For this reason, a sound pressure level in a frequency band (intermediate area) between a resonance frequency of the bend vibrator in the bend vibration mode and a resonance frequency of the echo sounder transducer in the longitudinal vibration mode dropped remarkably, and hence, it was not possible to widen the frequency band so that the sound pressure level beyond a certain level could be obtained.
On the other hand, in the case of the echo sounder transducer which was formed by dividing a bend vibrator into a plurality of sectors, and which is disclosed in patent document 3, the bend vibration mode of a sector-like bend vibrator is generated in a frequency higher than a resonance frequency of a Langevin-type vibrator in the longitudinal vibration mode. Hence, it was possible to widen a frequency band toward a high frequency.
However, in this echo sounder transducer, since the order of a resonance mode being generated became the order from the longitudinal mode to the bend mode, it was necessary to upsize the echo sounder transducer so as to widen the frequency band toward a low frequency.

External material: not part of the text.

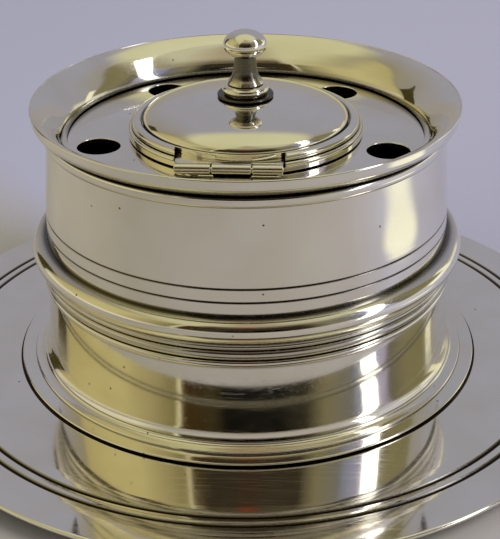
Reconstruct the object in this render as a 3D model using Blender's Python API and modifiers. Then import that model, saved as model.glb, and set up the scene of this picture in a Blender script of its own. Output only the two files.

The present invention is proposed so as to solve the problems which the above conventional technology has, and aims at providing an echo sounder transducer which can widen a using frequency band of the echo sounder transducer from a low frequency to a high frequency while securing a sound pressure level beyond a certain level without changing the external dimensions of the echo sounder transducer by separating the vibration modes of the Langevin-type vibrator and bend vibrator by forming a slit in a front mass of the Langevin-type vibrator.